The Plaintiff also specifies as error that the trial judge abused his discretion in his comments to the jury after the jury had returned to the courtroom and before they had returned a verdict. The jury had been unable to agree upon a verdict and returned to the courtroom for further instructions. The following colloquy occurred:

"The Court: Well, it is now 4:50 approximately, 4:52, and you went out about 10:47 this morningthink there is any chance of arriving at a verdict? "Mr. Lysne: Does not seem too much that way then. "The Court: Anyone think there is a chancelike to have a verdict if there is a chance? "Juror: Sure it is not. "Juror: I don't think so. "The Court: Not a matter or question insofar as law is concernedmatter of taking this positioncan't seem to arbitrate or work out, that right? Is that the situation?"

Later we find the following:

"The Court: I would suggest that you go back to the jury room, discuss this matter a little further and advise bailiffs in the next ten minutes whether we should wait and what more time *27 you want or if you want to come back and discuss that further."

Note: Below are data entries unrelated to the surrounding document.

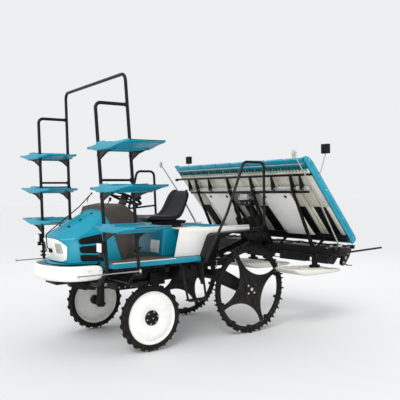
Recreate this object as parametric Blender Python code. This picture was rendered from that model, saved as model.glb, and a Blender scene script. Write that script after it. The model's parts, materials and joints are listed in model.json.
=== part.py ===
"""Eight-row riding rice transplanter.

Metres, +Z up.  The machine faces -Y, its left side is +X, and the origin is on
the ground under the middle of its length.  Stations along the machine are
measured back from the front axle, and `at` turns one into a Y coordinate.
"""

import math

import bmesh
import bpy
from mathutils import Matrix, Vector

# Overall sizes
TRACK = 1.25
WHEELBASE = 1.245
FRONT_OVERHANG = 0.886
REAR_REACH = 2.60

# Wheels
FRONT_WHEEL_D = 0.65
FRONT_RIM_D = 0.515
FRONT_TYRE_W = 0.10
REAR_WHEEL_D = 0.95
REAR_RING_T = 0.045
REAR_RING_W = 0.055
STAR_ARMS = 4
STAR_LEAN = math.radians(25)
STAR_TIP = math.radians(4)
STAR_WAIST = 0.18
STAR_T = 0.016
WHEEL_SEGMENTS = 32

# Steering
KINGPIN_X = 0.47
KINGPIN_R = 0.042
AXLE_BEAM_Z = 0.62
STEER_HUB = (0.06, 1.47)
STEER_LEAN = math.radians(24)

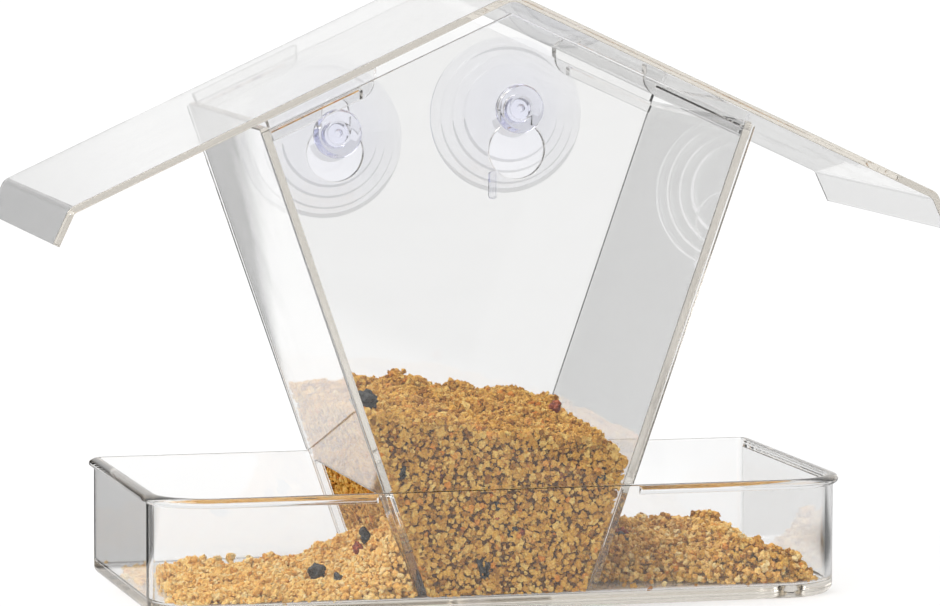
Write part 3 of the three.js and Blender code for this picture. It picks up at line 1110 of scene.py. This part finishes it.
# What reflections show of the floor, by x / y from -0.6 to 0: share of the way and grey.
PANEL_DIRECTIONS = (-0.6, 0)
PANEL_GREYS = ((0.12, 0.1), (0.165, 0.69), (0.588, 0.69), (0.615, 0.13), (0.8, 0.3))
EVEN_GREY = 0.45
UNDER_GREY = 0.6
BESIDE_TRAY_GREY = 0.07

ROOM_GREY = 0.85
REFLECTED_WALL_GREY = 0.9
CEILING_GREY = 0.95
DIM_PATCH_TOWARDS = (-0.27, 0.96, 0.05)
DIM_PATCH_GREY = 0.03

CAMERA_PLACE = (-0.3664, -1.3684, 0.2223)
CAMERA_TURN = 15.04  # degrees
CAMERA_TILT = 5.78
CAMERA_ROLL = 0.19
LENS = 196.4  # millimetres, as is the sensor
SENSOR_WIDTH = 36
BOUNCES = 32


def grey_ramp(n, fac, stops):
    return n.ramp(fac, [(place, (grey, grey, grey)) for place, grey in stops])


def seen_in_reflection(n):
    """1 for a ray reflected just once on its way here, otherwise 0."""
    return n.calc("COMPARE", n.add("ShaderNodeLightPath").outputs["Glossy Depth"], 1, 0.5)


def make_floor():
    """A wide white floor, which reflections show as grey and dark panels."""
    size = FLOOR_HALF / MM
    corners = ((-size, -size), (size, -size), (size, size), (-size, size))
    floor = loft("studio_floor", [[(x, y, z) for x, y in corners] for z in FLOOR_LEVELS])
    n = Nodes("studio floor")
    where = n.coords()
    mottle = grey_ramp(n, n.noise(where, 6, detail=2), zip((0.3, 0.7), FLOOR_GREY))
    split = n.add("ShaderNodeSeparateXYZ")
    n.link(where, split.inputs[0])
    x, y = split.outputs["X"], split.outputs["Y"]
    direction = n.remap(n.calc("DIVIDE", x, y), *PANEL_DIRECTIONS, 0, 1)
    panels = grey_ramp(n, direction, PANEL_GREYS)
    # To the right and in front the reflected floor is an even grey, and under the tray a lighter one.
    reflected = n.blend(n.remap(x, 0.1, 0.115, 0, 1), panels, EVEN_GREY)
    reflected = n.blend(n.remap(y, -0.045, -0.03, 1, 0), reflected, EVEN_GREY)
    underneath = n.calc("MULTIPLY", n.remap(x, 0.097, 0.1, 1, 0), n.remap(y, 0.05, 0.055, 1, 0))
    reflected = n.blend(underneath, reflected, UNDER_GREY)
    seen = n.blend(seen_in_reflection(n), mottle, reflected)
    # Rays that have passed through plastic find the floor dark just to the right of the tray.
    depth = n.add("ShaderNodeLightPath").outputs["Transmission Depth"]
    beside = n.calc("MULTIPLY", n.remap(x, 0.12, 0.15, 0, 1), n.remap(y, 0.04, 0.09, 1, 0))
    bent_beside = n.calc("MULTIPLY", n.calc("GREATER_THAN", depth, 0.5), beside)
    surface = n.add("ShaderNodeBsdfDiffuse")
    n.link(n.blend(bent_beside, seen, BESIDE_TRAY_GREY), surface.inputs["Color"])
    n.link(surface.outputs[0], n.output.inputs["Surface"])
    floor.data.materials.append(n.owner)


def make_world():
    """A pale room. In reflections the ceiling is brightest and one patch far back is dim."""
    n = Nodes("room", "World")
    direction = n.add("ShaderNodeTexCoord").outputs["Generated"]
    towards = n.add("ShaderNodeVectorMath", operation="DOT_PRODUCT")
    n.link(direction, towards.inputs[0])
    towards.inputs[1].default_value = Vector(DIM_PATCH_TOWARDS).normalized()
    split = n.add("ShaderNodeSeparateXYZ")
    n.link(direction, split.inputs[0])
    ceiling = n.remap(split.outputs["Z"], 0.25, 0.6, 0, 1)
    into_patch = n.remap(towards.outputs["Value"], 0.93, 0.98, 0, 1)
    walls = grey_ramp(n, into_patch, ((0, REFLECTED_WALL_GREY), (1, DIM_PATCH_GREY)))
    reflected = n.blend(ceiling, walls, CEILING_GREY)
    background = n.add("ShaderNodeBackground")
    n.link(n.blend(seen_in_reflection(n), ROOM_GREY, reflected), background.inputs["Color"])
    n.link(background.outputs[0], n.output.inputs["Surface"])
    bpy.context.scene.world = n.owner


def sun(name, strength, spread, azimuth, elevation):
    """A wide soft source; azimuth is measured from -Y towards +X. Angles are in degrees."""
    light = bpy.data.lights.new(name, "SUN")
    light.energy = strength
    light.angle = math.radians(spread)
    obj = bpy.data.objects.new(name, light)
    a, e = math.radians(azimuth), math.radians(elevation)
    towards = Vector((math.sin(a) * math.cos(e), -math.cos(a) * math.cos(e), math.sin(e)))
    obj.rotation_euler = towards.to_track_quat("Z", "Y").to_euler()
    bpy.context.collection.objects.link(obj)


def make_camera():
    """A long lens to the left of the feeder, higher than its roof."""
    camera = bpy.data.cameras.new("camera")
    camera.lens = LENS
    camera.sensor_width = SENSOR_WIDTH
    obj = bpy.data.objects.new("camera", camera)
    turn = Matrix.Rotation(-math.radians(CAMERA_TURN), 4, "Z")
    tilt = Matrix.Rotation(math.pi / 2 - math.radians(CAMERA_TILT), 4, "X")
    roll = Matrix.Rotation(math.radians(CAMERA_ROLL), 4, "Z")
    obj.matrix_world = Matrix.Translation(CAMERA_PLACE) @ turn @ tilt @ roll
    bpy.context.collection.objects.link(obj)
    bpy.context.scene.camera = obj


make_floor()
make_world()
sun("key", strength=2.2, spread=45, azimuth=-80, elevation=54)
sun("fill", strength=0.12, spread=80, azimuth=60, elevation=40)
make_camera()
scene = bpy.context.scene
scene.view_settings.view_transform = "Standard"
scene.cycles.max_bounces = BOUNCES
scene.cycles.glossy_bounces = BOUNCES
scene.cycles.transmission_bounces = BOUNCES
scene.cycles.transparent_max_bounces = BOUNCES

A new trial being necessary it is sufficient merely to observe that the trial court should scrupulously avoid any suggestion to the jury that would induce them to conciliate arbitrarily or coerce them into returning a verdict at the cost of any juror surrendering his honest convictions. Lathrop v. Fargo-Moorhead Street Railway Co., 23 N.D. 246, 136 N.W. 88.

The Order denying the motion for new trial is reversed and a new trial is granted. The case is remanded to the district court for further proceedings in conformity within the views herein expressed.

SATHRE, C. J., and MORRIS and BURKE, JJ., concur.

TEIGEN, J., being disqualified, did not participate; EUGENE A. BURDICK, Judge, Fifth Judicial District, sitting in his stead.


[1] Prosser on Torts, Second Edition, page 303. Shearman and Redfield on Negligence, Rev.Ed. Sec. 135.